GOP is already under severe public pressure regarding the proposed increase in electricity tariff. This last issue would require exclusive discussion and we leave it to some future opportunity. We would examine here the other issues as described earlier in the above.

Power plants in Sindh are not getting enough gas, and hence load shedding of electricity. Gas and electricity are distributed to user sectors and customers who pay for the service. It is not supplied to an abstract concept or entity as a province. Then gas is distributed and allocated as per priorities. For example, fertilizer sector is a priority and supposing all of the capacity is located in Sindh, allocating and distributing gas to fertilizer sector does not mean that gas is allocated to Sindh.

Gas exploration and abundance in Sindh is only a recent phenomenon. Previously all gas consumed by Sindh came from Balochistan and most hydro electricity came from Sarhad/KP. Very little was consumed or allocated in the producer provinces, as there was no demand or distribution investment was not justified for widely scattered insufficient demand. Similar demands and protestations were made by some circles in Balochistan, when natural gas was brought to Karachi and Sindh first leaving Balochistan towns unsupplied.

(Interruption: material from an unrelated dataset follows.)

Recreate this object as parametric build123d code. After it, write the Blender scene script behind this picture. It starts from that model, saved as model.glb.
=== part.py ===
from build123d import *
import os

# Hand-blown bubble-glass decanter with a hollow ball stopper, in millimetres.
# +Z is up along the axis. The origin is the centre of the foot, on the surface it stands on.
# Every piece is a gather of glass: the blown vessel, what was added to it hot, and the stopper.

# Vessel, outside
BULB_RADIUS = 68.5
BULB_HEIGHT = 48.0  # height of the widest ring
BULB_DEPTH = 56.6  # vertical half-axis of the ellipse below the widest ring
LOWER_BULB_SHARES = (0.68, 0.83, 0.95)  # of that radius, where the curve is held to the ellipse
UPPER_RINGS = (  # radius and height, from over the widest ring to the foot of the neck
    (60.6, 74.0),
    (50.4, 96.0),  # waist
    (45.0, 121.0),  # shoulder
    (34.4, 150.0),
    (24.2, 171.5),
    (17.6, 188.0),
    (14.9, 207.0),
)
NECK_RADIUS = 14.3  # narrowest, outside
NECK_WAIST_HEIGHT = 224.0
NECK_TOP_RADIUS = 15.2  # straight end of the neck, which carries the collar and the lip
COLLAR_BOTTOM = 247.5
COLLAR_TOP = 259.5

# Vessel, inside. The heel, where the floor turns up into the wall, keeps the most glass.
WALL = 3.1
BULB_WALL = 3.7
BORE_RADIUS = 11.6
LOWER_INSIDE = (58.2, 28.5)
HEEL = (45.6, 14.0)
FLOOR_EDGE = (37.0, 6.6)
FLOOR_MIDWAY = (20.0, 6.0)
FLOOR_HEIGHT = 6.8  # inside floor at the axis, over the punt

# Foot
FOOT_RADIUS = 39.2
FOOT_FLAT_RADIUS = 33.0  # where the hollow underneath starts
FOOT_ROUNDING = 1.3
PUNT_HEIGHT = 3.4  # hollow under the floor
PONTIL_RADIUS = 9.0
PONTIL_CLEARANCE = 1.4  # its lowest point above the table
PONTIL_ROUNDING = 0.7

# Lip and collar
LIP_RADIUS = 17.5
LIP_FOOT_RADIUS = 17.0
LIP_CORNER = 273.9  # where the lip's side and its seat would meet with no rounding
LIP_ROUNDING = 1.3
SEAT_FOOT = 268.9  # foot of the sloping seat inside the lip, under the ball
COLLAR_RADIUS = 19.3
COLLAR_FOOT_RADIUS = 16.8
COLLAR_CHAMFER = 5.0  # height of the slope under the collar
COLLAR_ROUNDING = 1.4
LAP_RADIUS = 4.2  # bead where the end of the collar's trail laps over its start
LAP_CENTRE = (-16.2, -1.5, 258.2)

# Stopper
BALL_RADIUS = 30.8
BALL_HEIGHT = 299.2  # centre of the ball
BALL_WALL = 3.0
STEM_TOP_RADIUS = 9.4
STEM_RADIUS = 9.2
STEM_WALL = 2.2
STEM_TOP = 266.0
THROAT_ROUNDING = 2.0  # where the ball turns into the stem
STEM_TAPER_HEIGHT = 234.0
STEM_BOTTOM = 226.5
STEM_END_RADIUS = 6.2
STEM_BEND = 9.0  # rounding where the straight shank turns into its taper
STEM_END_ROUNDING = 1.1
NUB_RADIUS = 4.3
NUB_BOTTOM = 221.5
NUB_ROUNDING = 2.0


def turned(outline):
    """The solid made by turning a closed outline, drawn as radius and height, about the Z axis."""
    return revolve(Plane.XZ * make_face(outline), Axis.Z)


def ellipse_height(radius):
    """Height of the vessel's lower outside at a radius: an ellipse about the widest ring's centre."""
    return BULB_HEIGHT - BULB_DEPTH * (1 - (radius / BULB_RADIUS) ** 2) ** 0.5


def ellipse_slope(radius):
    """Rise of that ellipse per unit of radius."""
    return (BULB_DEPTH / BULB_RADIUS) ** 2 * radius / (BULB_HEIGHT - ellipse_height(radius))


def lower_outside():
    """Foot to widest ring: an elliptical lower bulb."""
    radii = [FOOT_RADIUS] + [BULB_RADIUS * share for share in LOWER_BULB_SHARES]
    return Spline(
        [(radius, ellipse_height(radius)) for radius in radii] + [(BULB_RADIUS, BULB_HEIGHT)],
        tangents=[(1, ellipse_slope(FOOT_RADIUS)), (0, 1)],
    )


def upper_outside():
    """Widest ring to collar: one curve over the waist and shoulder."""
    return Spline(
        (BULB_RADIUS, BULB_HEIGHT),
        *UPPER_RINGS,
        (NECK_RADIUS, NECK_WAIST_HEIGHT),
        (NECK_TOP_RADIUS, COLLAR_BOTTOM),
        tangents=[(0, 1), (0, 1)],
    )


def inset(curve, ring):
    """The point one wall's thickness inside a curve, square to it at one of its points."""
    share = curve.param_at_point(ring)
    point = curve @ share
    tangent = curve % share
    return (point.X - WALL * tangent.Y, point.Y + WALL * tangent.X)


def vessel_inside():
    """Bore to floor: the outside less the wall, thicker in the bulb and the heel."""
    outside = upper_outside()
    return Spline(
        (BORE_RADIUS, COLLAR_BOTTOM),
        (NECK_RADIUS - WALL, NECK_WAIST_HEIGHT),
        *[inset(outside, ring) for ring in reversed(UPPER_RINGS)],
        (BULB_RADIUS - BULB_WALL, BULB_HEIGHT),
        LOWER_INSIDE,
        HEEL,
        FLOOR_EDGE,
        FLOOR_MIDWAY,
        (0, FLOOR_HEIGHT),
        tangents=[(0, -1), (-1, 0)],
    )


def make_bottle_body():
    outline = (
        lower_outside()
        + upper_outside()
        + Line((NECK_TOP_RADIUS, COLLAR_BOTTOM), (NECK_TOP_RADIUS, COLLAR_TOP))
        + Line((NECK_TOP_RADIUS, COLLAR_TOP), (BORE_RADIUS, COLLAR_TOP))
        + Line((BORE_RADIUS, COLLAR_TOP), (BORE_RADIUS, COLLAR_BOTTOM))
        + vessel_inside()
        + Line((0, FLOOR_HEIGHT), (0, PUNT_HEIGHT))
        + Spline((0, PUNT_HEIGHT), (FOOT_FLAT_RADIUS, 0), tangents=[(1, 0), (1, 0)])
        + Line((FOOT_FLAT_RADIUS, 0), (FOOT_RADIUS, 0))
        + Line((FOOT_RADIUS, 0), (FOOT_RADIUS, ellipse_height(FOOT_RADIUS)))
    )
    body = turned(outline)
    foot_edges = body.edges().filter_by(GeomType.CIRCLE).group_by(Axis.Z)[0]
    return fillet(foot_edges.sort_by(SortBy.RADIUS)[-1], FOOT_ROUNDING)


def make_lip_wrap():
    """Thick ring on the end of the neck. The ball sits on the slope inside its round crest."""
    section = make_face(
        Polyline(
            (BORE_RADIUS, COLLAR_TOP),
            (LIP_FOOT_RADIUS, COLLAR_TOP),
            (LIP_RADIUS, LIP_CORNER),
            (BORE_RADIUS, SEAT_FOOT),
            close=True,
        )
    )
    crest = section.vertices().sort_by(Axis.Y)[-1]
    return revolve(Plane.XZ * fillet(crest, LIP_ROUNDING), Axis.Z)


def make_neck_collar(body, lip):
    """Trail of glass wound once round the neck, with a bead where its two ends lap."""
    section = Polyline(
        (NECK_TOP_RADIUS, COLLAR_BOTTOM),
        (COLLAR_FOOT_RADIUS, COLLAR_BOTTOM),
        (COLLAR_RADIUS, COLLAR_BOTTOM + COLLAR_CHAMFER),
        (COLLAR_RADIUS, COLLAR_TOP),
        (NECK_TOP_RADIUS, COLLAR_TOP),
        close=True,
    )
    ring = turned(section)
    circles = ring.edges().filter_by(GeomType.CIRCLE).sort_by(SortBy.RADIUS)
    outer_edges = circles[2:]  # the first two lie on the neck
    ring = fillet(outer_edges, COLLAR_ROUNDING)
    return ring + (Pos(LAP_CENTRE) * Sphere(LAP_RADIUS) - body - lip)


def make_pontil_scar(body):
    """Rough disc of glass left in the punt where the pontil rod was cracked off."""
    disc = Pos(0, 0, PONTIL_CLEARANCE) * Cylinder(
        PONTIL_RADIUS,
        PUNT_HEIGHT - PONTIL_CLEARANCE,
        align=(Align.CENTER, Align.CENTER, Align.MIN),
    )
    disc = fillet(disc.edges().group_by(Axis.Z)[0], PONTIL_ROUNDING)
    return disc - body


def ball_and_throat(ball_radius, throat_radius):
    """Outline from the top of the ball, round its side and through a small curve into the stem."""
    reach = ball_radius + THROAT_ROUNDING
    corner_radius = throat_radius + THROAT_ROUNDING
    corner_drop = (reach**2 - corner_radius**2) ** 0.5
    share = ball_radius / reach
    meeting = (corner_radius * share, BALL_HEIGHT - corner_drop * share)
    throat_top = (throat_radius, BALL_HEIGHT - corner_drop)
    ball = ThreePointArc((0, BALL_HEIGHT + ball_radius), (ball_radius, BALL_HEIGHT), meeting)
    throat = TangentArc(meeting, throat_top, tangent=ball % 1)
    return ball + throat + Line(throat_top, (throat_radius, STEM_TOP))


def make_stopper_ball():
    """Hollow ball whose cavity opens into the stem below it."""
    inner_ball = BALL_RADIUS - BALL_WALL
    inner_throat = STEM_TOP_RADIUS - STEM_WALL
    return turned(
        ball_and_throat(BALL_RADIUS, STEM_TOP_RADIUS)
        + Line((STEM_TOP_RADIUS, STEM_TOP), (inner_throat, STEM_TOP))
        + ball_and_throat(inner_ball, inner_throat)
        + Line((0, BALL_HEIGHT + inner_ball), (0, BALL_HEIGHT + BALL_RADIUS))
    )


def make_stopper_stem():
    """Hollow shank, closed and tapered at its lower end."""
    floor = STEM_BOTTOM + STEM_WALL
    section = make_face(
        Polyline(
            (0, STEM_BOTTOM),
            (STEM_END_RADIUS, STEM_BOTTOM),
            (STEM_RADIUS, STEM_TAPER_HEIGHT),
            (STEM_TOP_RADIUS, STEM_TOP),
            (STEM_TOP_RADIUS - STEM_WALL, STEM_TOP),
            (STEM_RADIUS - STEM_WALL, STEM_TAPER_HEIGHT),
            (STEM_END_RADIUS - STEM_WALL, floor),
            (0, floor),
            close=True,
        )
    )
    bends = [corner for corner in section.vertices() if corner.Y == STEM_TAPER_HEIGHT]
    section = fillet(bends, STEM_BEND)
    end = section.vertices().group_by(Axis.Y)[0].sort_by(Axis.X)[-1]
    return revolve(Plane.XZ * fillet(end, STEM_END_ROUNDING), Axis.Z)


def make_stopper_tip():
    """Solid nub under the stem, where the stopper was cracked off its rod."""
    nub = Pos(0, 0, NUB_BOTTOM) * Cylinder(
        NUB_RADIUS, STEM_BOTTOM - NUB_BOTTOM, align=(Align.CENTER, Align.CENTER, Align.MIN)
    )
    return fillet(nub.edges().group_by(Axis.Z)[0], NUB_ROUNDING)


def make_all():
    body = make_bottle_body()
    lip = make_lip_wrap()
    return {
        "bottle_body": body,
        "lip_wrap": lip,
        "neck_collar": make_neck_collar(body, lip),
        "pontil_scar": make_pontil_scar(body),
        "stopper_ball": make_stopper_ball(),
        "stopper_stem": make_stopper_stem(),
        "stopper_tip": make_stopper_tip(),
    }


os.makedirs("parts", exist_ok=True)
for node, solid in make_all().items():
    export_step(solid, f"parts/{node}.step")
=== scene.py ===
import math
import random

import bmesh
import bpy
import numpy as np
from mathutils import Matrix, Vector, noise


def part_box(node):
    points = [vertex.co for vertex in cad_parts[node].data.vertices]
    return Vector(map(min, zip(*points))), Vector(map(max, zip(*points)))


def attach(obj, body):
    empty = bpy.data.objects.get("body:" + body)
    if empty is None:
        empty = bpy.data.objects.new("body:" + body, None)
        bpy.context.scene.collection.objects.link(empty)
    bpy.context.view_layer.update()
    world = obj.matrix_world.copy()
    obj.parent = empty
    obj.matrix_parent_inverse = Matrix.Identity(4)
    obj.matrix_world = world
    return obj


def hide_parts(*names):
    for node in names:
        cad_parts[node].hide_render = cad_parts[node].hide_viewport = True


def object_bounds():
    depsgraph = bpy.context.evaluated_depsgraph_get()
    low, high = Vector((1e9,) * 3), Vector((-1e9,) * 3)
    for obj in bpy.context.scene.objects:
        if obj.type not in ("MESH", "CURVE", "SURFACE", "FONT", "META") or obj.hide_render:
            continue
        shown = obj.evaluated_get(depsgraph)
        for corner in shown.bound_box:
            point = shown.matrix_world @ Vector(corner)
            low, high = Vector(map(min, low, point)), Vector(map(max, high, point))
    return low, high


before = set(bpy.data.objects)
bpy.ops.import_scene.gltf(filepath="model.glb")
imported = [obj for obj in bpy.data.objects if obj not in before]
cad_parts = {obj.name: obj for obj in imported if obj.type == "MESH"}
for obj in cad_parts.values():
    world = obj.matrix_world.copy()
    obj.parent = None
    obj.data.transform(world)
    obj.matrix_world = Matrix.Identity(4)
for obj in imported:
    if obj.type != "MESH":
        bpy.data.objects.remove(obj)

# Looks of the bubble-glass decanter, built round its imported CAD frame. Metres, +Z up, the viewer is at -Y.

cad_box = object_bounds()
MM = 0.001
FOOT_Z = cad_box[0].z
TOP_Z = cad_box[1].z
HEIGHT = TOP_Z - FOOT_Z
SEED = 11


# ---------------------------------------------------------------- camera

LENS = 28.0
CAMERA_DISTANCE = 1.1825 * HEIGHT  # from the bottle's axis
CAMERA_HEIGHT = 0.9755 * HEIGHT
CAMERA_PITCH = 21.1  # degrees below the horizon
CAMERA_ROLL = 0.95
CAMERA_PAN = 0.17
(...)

The issue is that production, transmission and distribution facilities have to be invested in. Often the investment comes from private and foreign entities that have to be paid back. The revenue is generated through consumers and customers and not from provincial or federal government. Principles of economic efficiency, markets, sustainability, and rate of return to investors are involved. If we do not learn to respect these principles, we are going to end up in more shortages due to lack of investment in supplies sector and higher production costs of utilities and services. The capacity of people to pay has already reached or even crossed their limits.

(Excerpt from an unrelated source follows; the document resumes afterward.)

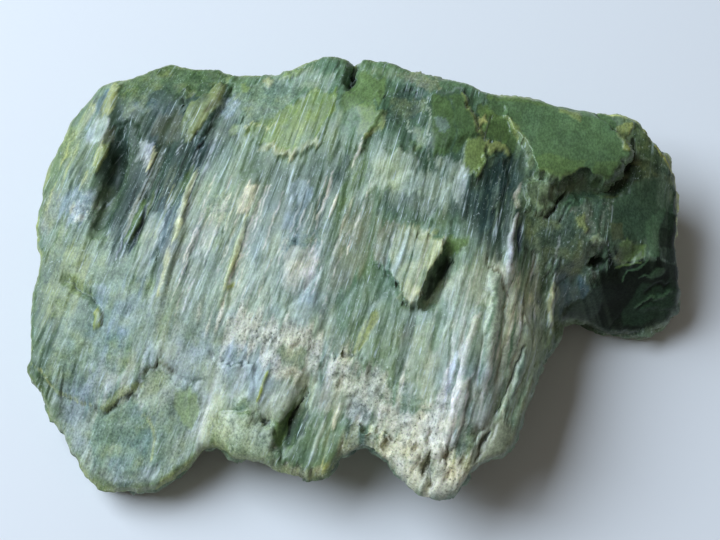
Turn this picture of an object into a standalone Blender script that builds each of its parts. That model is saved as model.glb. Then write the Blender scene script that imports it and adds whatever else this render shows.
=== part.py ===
"""Raw serpentine: one broken piece of green, fibrous serpentine rock.

The stone is one solid.  A grid is stretched over its outline, lifted to hand-set spot heights,
broken up with ledges, ridges, grooves and pits, closed with a broken wall and an underside that
has a flat patch to rest on, and then thinned to a faceted solid.

All the dimensions below are in millimetres.  +X is the long way, +Y the way the fibres run (they
lean a little towards +X), +Z up.  The origin is under the middle of the stone, where it rests.
"""

import bpy
import numpy as np

MM = 0.001

# ---------------------------------------------------------------- driving dimensions
# The outline seen from above, in four sides.  Each side starts where its neighbour ends.
WEST_SIDE = [
    (-46.5, -13.0), (-45.8, -11.5), (-45.9, -9.4), (-46.2, -6.6), (-46.1, -3.0), (-45.4, 0.7),
    (-45.1, 3.6), (-46.2, 7.3), (-46.1, 9.5), (-45.4, 13.2), (-44.5, 16.9), (-43.3, 20.4),
    (-41.6, 23.7), (-40.1, 25.7), (-37.2, 28.6), (-34.6, 29.7), (-32.6, 29.6)]
NORTH_SIDE = [
    (-32.6, 29.6), (-29.7, 30.9), (-27.2, 31.7), (-23.7, 30.9), (-20.2, 30.4), (-17.8, 29.1),
    (-14.9, 29.0), (-11.7, 28.8), (-9.1, 29.4), (-6.8, 30.5), (-5.1, 31.0), (-2.8, 30.9),
    (-0.9, 30.1), (3.1, 29.7), (5.9, 28.8), (8.4, 27.8), (10.7, 26.8), (12.9, 26.4),
    (15.4, 25.7), (17.2, 24.7), (18.6, 24.0), (22.4, 24.2), (25.7, 23.9), (28.3, 23.2),
    (32.3, 22.6), (35.2, 22.5), (37.2, 22.3), (39.5, 21.4), (41.2, 19.9), (42.8, 18.0),
    (44.3, 16.1)]
EAST_SIDE = [
    (43.7, -5.3), (45.5, -3.4), (45.9, -1.1), (45.6, 1.6), (45.1, 4.2), (45.5, 7.0),
    (45.5, 9.8), (45.8, 12.2), (45.3, 14.2), (44.3, 16.1)]
SOUTH_SIDE = [
    (-46.5, -13.0), (-45.9, -14.0), (-44.5, -15.6), (-43.6, -17.6), (-42.6, -19.4),
    (-40.9, -21.3), (-40.1, -24.0), (-38.6, -25.8), (-37.3, -28.0), (-35.5, -29.2),
    (-33.5, -29.4), (-30.7, -29.5), (-27.8, -29.1), (-25.6, -27.7), (-23.3, -26.2),
    (-22.1, -24.9), (-21.0, -23.8), (-19.8, -23.4), (-18.3, -24.3), (-17.2, -25.5),
    (-15.0, -25.8), (-12.5, -26.4), (-10.9, -27.2), (-9.1, -27.9), (-6.8, -28.3),
    (-4.5, -28.2), (-3.3, -26.8), (-2.3, -25.0), (-0.7, -25.1), (1.4, -24.7), (3.1, -25.6),
    (4.4, -27.0), (5.5, -28.4), (6.8, -29.7), (8.4, -31.0), (10.6, -31.7), (12.8, -31.5),
    (14.0, -30.3), (15.1, -28.6), (16.4, -27.3), (17.8, -26.7), (19.7, -26.3),
    (21.0, -24.3), (22.2, -21.9), (23.1, -19.0), (24.0, -17.2), (24.8, -14.5),
    (26.0, -12.5), (27.2, -10.9), (27.9, -8.9), (28.9, -6.1), (30.7, -5.2), (32.7, -5.4),
    (35.2, -6.1), (38.1, -6.3), (42.0, -6.1), (43.7, -5.3)]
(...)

If there is a shortfall, both equity and efficiency considerations are their in allocating priorities. Where there is no efficiency or criticality issue, equity principles of equal distress are to be applied and not a province based formula based on the ownership of resource.

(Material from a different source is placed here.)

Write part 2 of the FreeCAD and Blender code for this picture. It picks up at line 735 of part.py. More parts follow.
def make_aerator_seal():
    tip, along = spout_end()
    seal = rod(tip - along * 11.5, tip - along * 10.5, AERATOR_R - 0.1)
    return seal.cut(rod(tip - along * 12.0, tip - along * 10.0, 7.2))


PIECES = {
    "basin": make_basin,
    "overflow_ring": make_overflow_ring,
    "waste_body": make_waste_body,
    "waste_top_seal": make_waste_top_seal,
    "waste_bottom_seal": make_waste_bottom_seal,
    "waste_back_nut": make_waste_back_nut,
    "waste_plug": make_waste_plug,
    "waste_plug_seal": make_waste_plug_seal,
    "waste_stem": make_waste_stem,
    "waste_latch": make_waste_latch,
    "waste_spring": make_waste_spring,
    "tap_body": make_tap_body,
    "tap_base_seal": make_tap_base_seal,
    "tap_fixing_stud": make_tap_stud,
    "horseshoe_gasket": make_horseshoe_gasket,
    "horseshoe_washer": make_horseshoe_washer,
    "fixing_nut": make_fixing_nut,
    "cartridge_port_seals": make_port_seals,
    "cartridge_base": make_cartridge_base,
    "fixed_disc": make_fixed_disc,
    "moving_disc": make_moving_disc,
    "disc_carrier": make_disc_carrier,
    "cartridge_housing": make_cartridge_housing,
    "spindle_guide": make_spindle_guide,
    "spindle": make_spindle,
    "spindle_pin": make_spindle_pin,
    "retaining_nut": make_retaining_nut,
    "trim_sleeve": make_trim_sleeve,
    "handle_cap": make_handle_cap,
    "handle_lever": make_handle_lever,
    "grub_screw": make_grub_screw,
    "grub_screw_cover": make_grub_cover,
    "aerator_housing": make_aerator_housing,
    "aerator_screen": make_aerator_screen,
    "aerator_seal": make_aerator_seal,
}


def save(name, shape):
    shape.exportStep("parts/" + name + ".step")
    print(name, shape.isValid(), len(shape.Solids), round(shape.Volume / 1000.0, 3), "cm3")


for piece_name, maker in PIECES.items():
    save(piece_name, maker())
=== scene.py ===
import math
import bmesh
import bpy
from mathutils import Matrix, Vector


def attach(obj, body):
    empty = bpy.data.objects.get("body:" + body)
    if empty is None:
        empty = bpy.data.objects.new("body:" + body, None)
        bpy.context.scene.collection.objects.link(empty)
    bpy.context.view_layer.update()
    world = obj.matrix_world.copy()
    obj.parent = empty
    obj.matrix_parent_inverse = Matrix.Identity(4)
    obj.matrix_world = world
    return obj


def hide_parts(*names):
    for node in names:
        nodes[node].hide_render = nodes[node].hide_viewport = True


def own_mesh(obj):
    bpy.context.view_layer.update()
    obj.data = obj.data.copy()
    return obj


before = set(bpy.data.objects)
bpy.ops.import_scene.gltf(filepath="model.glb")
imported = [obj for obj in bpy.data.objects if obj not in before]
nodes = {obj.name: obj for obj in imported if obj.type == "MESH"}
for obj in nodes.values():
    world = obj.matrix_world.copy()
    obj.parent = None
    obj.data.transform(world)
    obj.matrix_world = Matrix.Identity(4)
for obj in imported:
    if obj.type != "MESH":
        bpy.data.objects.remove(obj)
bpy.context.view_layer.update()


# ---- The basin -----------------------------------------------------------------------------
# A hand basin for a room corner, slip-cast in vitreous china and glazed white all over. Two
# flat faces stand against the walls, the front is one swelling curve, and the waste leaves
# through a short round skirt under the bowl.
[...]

As to the ownership issue of the resource, except for political ownership which does not mean much in practical sense, bulk of the resource (88 per cent) that has been extracted belongs to the producer who has spent money, effort, resources and know-how in bringing out the resource from the earth and processing it and making it use-worthy. So, the ownership of the extracted resource belongs to the producer, save the royalty portion of say 12 per cent, and not to the province where the resource is located. What is in ground belongs to a people and provincial or federal government as per laws and constitution of the country, but when it comes out of ground, it is a different issue.

Energy sector in Pakistan has been developed as one undivided market. It is still the case even after 18th amendment. Electricity has become a federal only subject, while it used to be a concurrent subject earlier. In the past, almost all investments in energy have come from federal or foreign equity or debt sources. All WAPDA investments and the ones in oil and gas have come from federal kitty. And, even in future all investments in nuclear and hydro resources is to come from federal resources. After all these investments, would KP politicians have right to make similar demands of electricity ownership? Certainly, they can demand their royalties, issue of which should be resolved on a permanent basis. They cannot possibly demand that Tarbela should meet their demand first and then the electricity should flow to the rest of the country. KP has been suffering severe load-shedding despite Tarbela being right there. In future also, when hydropower would come from Bhasha and Bunji etc dams, there would be no fundamental right of priority allocation to KP. In fact, if Sindh's argument and demand of priority allocation based on producer provinces right is accepted and established, it would be a sufferer in the long-run .Temporary advantages and ups and downs do develop in various parts of the country at different times and these should not lead us to bring in constitutional issues unnecessarily.

Constitutional provisions are often desirable and ideals. These have to be creatively and constructively interpreted and understood. It is impossible for the framers of the constitution to understand the implication of every sentence they write into the constitution.

American constitution explicitly allows only currency, defence and foreign policy in federal domain. American courts have interpreted the constitution so broadly and in totality, that there are sixteen federal ministries dealing with 16 or more subjects. Constitution may have to be amended if too literal interpretation of the quoted constitutional clause is attempted.

As for KESC, its issue is a bit complicated due to the tariff issue, which may not be intelligible to the non-specialist. KESC runs on what is called a constant tariff, with periodic adjustments for the fuel price inflation and general inflation as well. Gas is more thermally efficient fuel than oil in the sense that in combined cycle plants, an efficiency of 50 per cent or more is possible to day than the traditional efficiency of steam turbine plants run on oil. KESC is expected to earn through increase in thermal efficiency and reduce other losses and leakages. There are many other issues with KESC tariff formula, as it exists today. Normally such formulae are agreed to for relatively short periods. It has no answers or solutions for the long run. It may cause much more serious problems in future.

A review of this formula is required, along with a number of reforms and pro-active actions. For the time being GOP has allowed oil sales and supply in lieu of non-supplied gas, at the price of gas. Perhaps, this solves KESC's working capital problem. A longer run solution would require the following steps; KESC should be a part of the central pool and eligible to draw from the central pool as per an agreed formula; KESC to be treated as an IPP and allowed to make investments in generation outside Karachi, for example utilizing cheaper gas resources elsewhere; KESC's generation assets and activities be separated and treated at par with other IPPs; and a new tariff formula based on cost-plus approach and central whole-sale pricing is introduced as it is there in other parts of Pakistan.